A identificação do terrorismo nutricional exige atenção a certos padrões de discurso e comportamento que aparecem nas mensagens e publicações. Cristiani descreve esses padrões em seis características principais:
- Uso de termos alarmistas e extremistas: frases como “esse alimento é um veneno”, “nunca coma isso” ou “esse ingrediente mata”, etc; e argumentos que demonizam alimentos específicos sem considerar o contexto geral da alimentação.
- Proibição de grupos alimentares sem justificativa científica: dietas que eliminam totalmente carboidratos, gorduras ou qualquer outro grupo sem necessidade real, que não levam em conta a individualidade de cada pessoa.
- Falsa sensação de controle absoluto sobre a saúde: uso de expressões como “cure qualquer doença apenas com a alimentação”, mas sem embasamento científico.
- Excesso de regras e restrições: listas rígidas de “pode e não pode” sem considerar o equilíbrio, além da criação de culpa ou medo em quem não segue essas regras à risca.
- Indicação de alimentos ou produtos milagrosos: excesso de foco em um único alimento ou suplemento como solução para emagrecer ou curar doenças, o que aparece em expressões como “detox milagroso”, “emagreça sem esforço” ou “este ingrediente queima gordura instantaneamente”.
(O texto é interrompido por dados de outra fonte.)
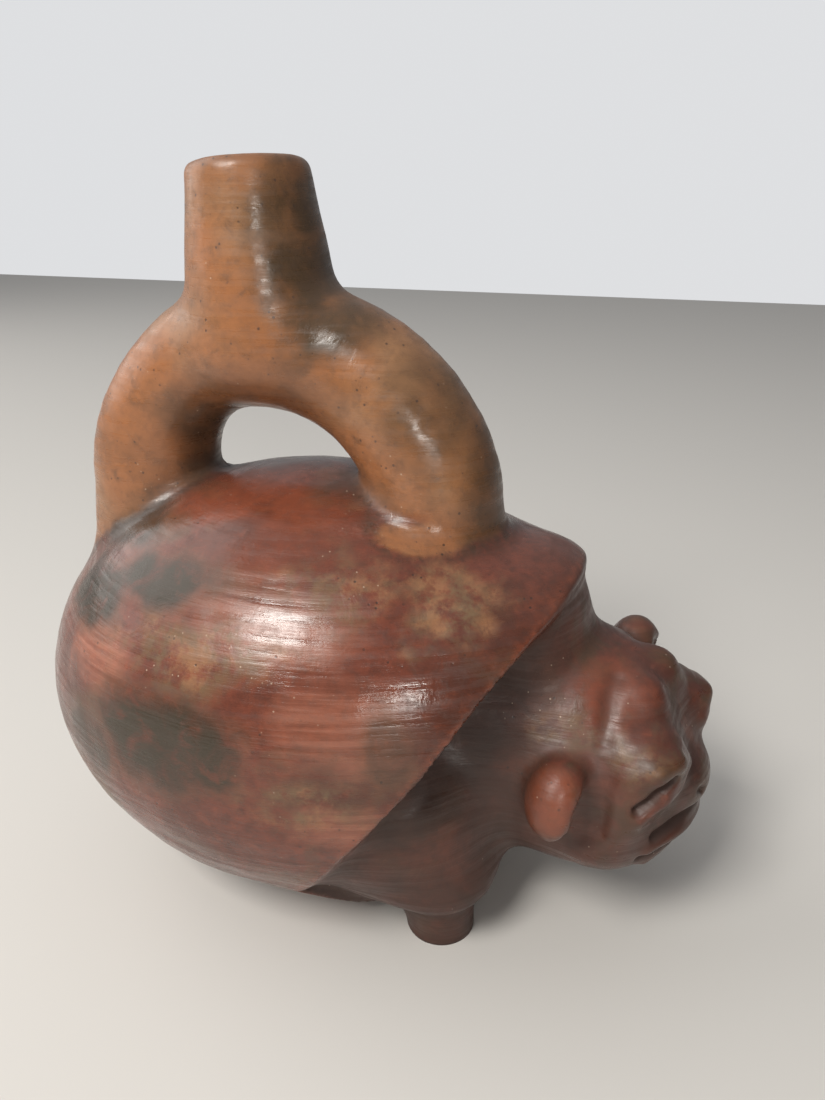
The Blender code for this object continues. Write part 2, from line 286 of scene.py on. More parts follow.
def stirrup(points):
    rise = STIRRUP_TOP[1] - STIRRUP_SHOULDER_Z
    rear, front = STIRRUP_LEGS_X
    line = [(rear - STIRRUP_SPLAY, 0.0, STIRRUP_FOOT_Z)]
    for degrees in range(180, -1, -6):
        angle = math.radians(degrees)
        reach = abs((rear if degrees > 90 else front) - STIRRUP_TOP[0])
        up = STIRRUP_SHOULDER_Z + rise * math.sin(angle)
        line.append((STIRRUP_TOP[0] + reach * math.cos(angle), 0.0, up))
    line.append((front + STIRRUP_SPLAY, 0.0, STIRRUP_FOOT_Z))
    radii = []
    for x, _, z in line:
        share = max(z - STIRRUP_SHOULDER_Z, 0.0) / rise
        slack = 7 * STIRRUP_SLACK * share**3 * (1.0 - share) if x < STIRRUP_TOP[0] else 0.0
        radii.append((STIRRUP_TUBE + (STIRRUP_CROWN - STIRRUP_TUBE) * share) / 2 - slack)
    return rope(points, line, radii)


def above_lip(points):
    slant = LIP_SLANT[0] * (points[:, 0] - SPOUT_LIP[0]) + LIP_SLANT[1] * points[:, 1]
    return points[:, 2] - SPOUT_LIP[1] - slant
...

- Propagação de informações sem base científica: uso de estudos isolados, mal interpretados ou fora de contexto para justificar restrições extremas.
Busque conhecimento
Muitos influenciadores e vendedores de cursos ou produtos alimentares nas redes sociais são os principais disseminadores do terrorismo nutricional. O principal recurso utilizado por eles, muitas vezes como estratégia de marketing, é o discurso alarmista, que costuma chamar atenção e gerar engajamento. Cristiani Brandão explica que, para diferenciar um profissional sério de um terrorista nutricional, é importante observar o discurso, a abordagem e a base científica das informações que ele transmite.
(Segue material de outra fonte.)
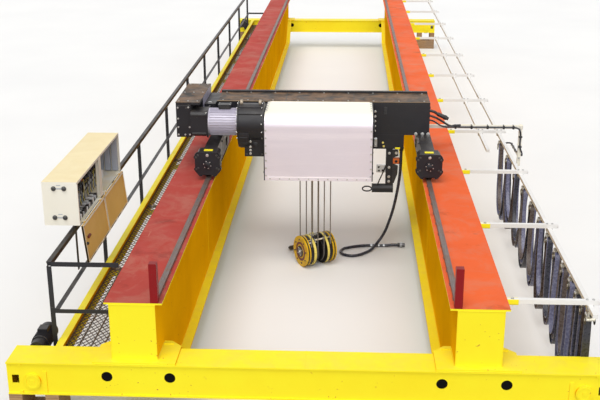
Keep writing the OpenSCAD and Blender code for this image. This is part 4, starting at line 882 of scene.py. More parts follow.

“Pessoas sem conhecimento ou formação adequada na área nutricional têm maiores chances de se comportar como ‘terroristas nutricionais’ quando se envolvem com esses assuntos, por razões como falta de compreensão científica; propagação de modismos; busca por reconhecimento e audiência; uso de “experiência pessoal” como argumento; falta de entendimento sobre os riscos; manipulação de inseguranças e medos. Em contraste, profissionais qualificados têm o conhecimento necessário para balancear as informações de forma segura, considerar o contexto individual de cada paciente e promover uma abordagem que seja tanto saudável quanto sustentável”, diferencia a professora.
Neste sentido, cada pessoa pode evitar o terrorismo nutricional, seja como vítima ou como praticante, valendo-se de informações responsáveis e baseadas em evidências. “Uma pessoa que não tem formação nutricional deve buscar conhecimento qualificado e fontes confiáveis, como: educação formal em nutrição; investir em cursos e certificações confiáveis; acompanhar pesquisas científicas e estudos; consultar profissionais qualificados; desenvolver pensamento crítico; participar de comunidades e discussões profissionais; estudo contínuo e atualizações; ter ética e responsabilidade na comunicação. Dessa forma, a pessoa pode evitar cair na tentação de seguir abordagens alarmistas e, ao mesmo tempo, se tornar uma fonte responsável de informações sobre nutrição”, orienta a professora.